Gli Europei
e la ripartenza

Un anno fa erano un simbolo, uno dei tanti, delle macerie lasciate dal Covid lungo il suo percorso. Macerie fatte di vite spezzate a decine di migliaia e di appuntamenti, grandi, piccoli e piccolissimi, mandati all’aria. Rimandati a chissà quando. Gli Europei 2020 cominciano oggi, e orgogliosamente si chiamano ancora così: Europei 2020. Scaliamo la marcia e acceleriamo a tavoletta, di fronte al rischio di sbrodolare retorica. Eppure non si può non vedere come i Campionati Europei di calcio che proprio l’Italia inaugura stasera contro la Turchia vestano di nuovo, volenti o nolenti, i panni del simbolo, stavolta al contrario.

Da simbolo di ciò che era costretto a fermarsi a simbolo di ciò che riesce a ripartire.

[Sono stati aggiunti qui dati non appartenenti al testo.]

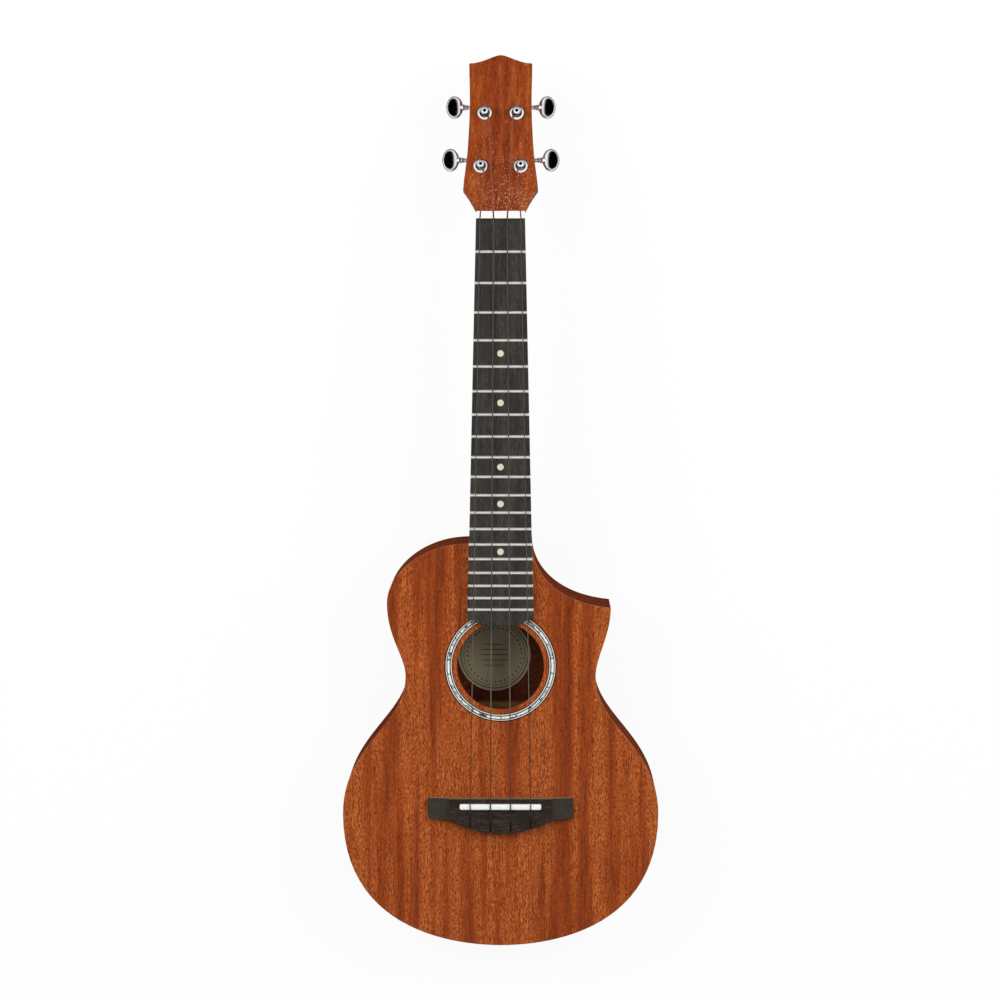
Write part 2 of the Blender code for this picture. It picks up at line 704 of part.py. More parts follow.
def bridge_plate(tail_block_face):
    """The plate glued under the bridge, with the three fan braces that cross it."""
    middle = SADDLE_Y - (BRIDGE_REAR - BRIDGE_FRONT) / 2
    low = (-BRIDGE_PLATE_HALF, middle - BRIDGE_PLATE_DEPTH / 2, INSIDE_TOP - BRIDGE_PLATE_THICKNESS)
    high = (BRIDGE_PLATE_HALF, middle + BRIDGE_PLATE_DEPTH / 2, INSIDE_TOP)
    plate = place("bridge_plate", box_mesh("bridge_plate", [(low, high)]), "inner_wood")
    front = SADDLE_Y + FAN_BRACE_BEFORE_SADDLE
    rear = tail_block_face + FAN_BRACE_END_CLEARANCE
    half = (FAN_BRACE_WIDTH / 2, (front - rear) / 2)
    for index in (-1, 0, 1):
        place_in_plan = Matrix.Translation((index * FAN_BRACE_SPACING, (front + rear) / 2, 0))
        turn = Matrix.Rotation(index * FAN_BRACE_ANGLE, 4, "Z")
        low = (-half[0], -half[1], INSIDE_TOP - FAN_BRACE_HEIGHT)
        high = (half[0], half[1], INSIDE_TOP)
        name = f"fan_brace_{index + 2}"
        bar = place(name, box_mesh(name, [(low, high)], place_in_plan @ turn))
        boolean(plate, "UNION", bar)


def neck_section(y, half, top, depth, cap_half):
    """One closed section of the neck: flat on top, and a round or tapered lower side."""
    blend = min(1, max(0, (depth - NECK_DEPTH_AT_HEEL) / (2 * NECK_DEPTH_AT_HEEL)))
    exponent = 1 - 0.35 * blend
    points = []
    for step in range(NECK_SIDES + 1):
        angle = math.pi * step / NECK_SIDES
        across = math.copysign(abs(math.cos(angle)) ** exponent, math.cos(angle))
        down = math.sin(angle) ** exponent
        width = half - blend * (half - cap_half) * down
        points.append((across * width, y, top - depth * down))
    return points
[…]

Certo, ripartire «come si può». Ma intanto, prendiamo atto che si può. Che si possa giocare a pallone l’hanno dimostrato, pur tra mille difficoltà, le competizioni che giusto un anno fa riprendevano il via. C’era chi spargeva pessimismo, paventando nuovi stop. Invece non solo le competizioni sono giunte al loro termine, ma non c’è chi oggi, seppur di fronte ai casi che hanno colpito tutte le squadre, osi mettere in discussione la regolarità dei risultati raggiunti. Quindi si può giocare a calcio in pandemia, e se qualcosa filerà storto anche in questo Europeo andrà trattato come capita alle squadre di calcio che da un anno seguono protocolli ed eseguono migliaia di tamponi.

E si può, notizia che non può non riempire i cuori di gioia, anche tornare negli stadi. Stasera l’Olimpico tornerà a respirare applausi e fischi, gioia e mugugni. Il colpo d’occhio non sarà quello dei tempi migliori, e in normalità una partita inaugurale di un Europeo con 14 mila spettatori sarebbe stata uno storico flop. Ma tutto è relativo, e stasera quei 14 mila saranno una vittoria a prescindere dal risultato del campo. «Comunque vada sarà un successo»: mai questa frase sarà stata così vera.

A prescindere dal campo, si diceva. Perché poi si gioca, e questa Italia di Mancini resta in fondo un’incognita rispetto alle grandi partite. Ha vinto e stravinto, ha collezionato primati. Ma un vero banco di prova non l’ha mai affrontato. Il calcio italiano si è diviso in due, come quasi sempre. Super ottimisti – Mancini gioca benissimo, la squadra è giovane e talentuosa, non c’è la pressione della vittoria a ogni costo – da un lato. Iper pessimisti – questa squadra non ha nessun fuoriclasse vero, i due centrali di difesa hanno l’età della Maresana, età media bassa significa anche inesperienza rispetto agli appuntamenti che contano – dall’altra. Noi rifiutiamo le tessere di entrambi gli schieramenti e ci iscriviamo al partito dei realisti. Già la partita di stasera dirà qualcosa di concreto sull’impatto dell’Italia in una competizione attesa come un Europeo. La Turchia non è squadra da poco, e di certo i giocatori si sentiranno portatori di un nazionalismo turco in grande crescita e, nemmeno a farlo apposta, in aperta frizione con l’Italia dopo le parole di Draghi (ma non solo) su Erdogan dittatore di fatto. Resta però un Europeo incerto, senza una favorita certamente sopra le altre, dunque aperto alle sorprese. In più, l’incognita del Covid. Bene ha fatto la Figc a vaccinare per tempo la Nazionale: non è certo un modo per scavalcare la fila o garantire privilegi ai calciatori. Se si va a giocare un Europeo è bene farlo nelle migliori condizioni possibili, anche per la salute. Tant’è che ora le Nazionali che hanno fatto una scelta opposta corrono ai ripari, come se vaccinarsi oggi significasse essere protetti domani mattina. Intanto, un «Forza Italia» diciamolo. Non si vince nulla dal 2006 e anzi, quel Mondiale s’è lasciato alle spalle una discreta scia di figuracce. A Mancini e ai suoi giocatori nessuno chiede per forza il trofeo. Basterebbe, in fondo, qualche bella emozione. Dopo un anno e mezzo così, ci si contenta anche di poco, ma buono.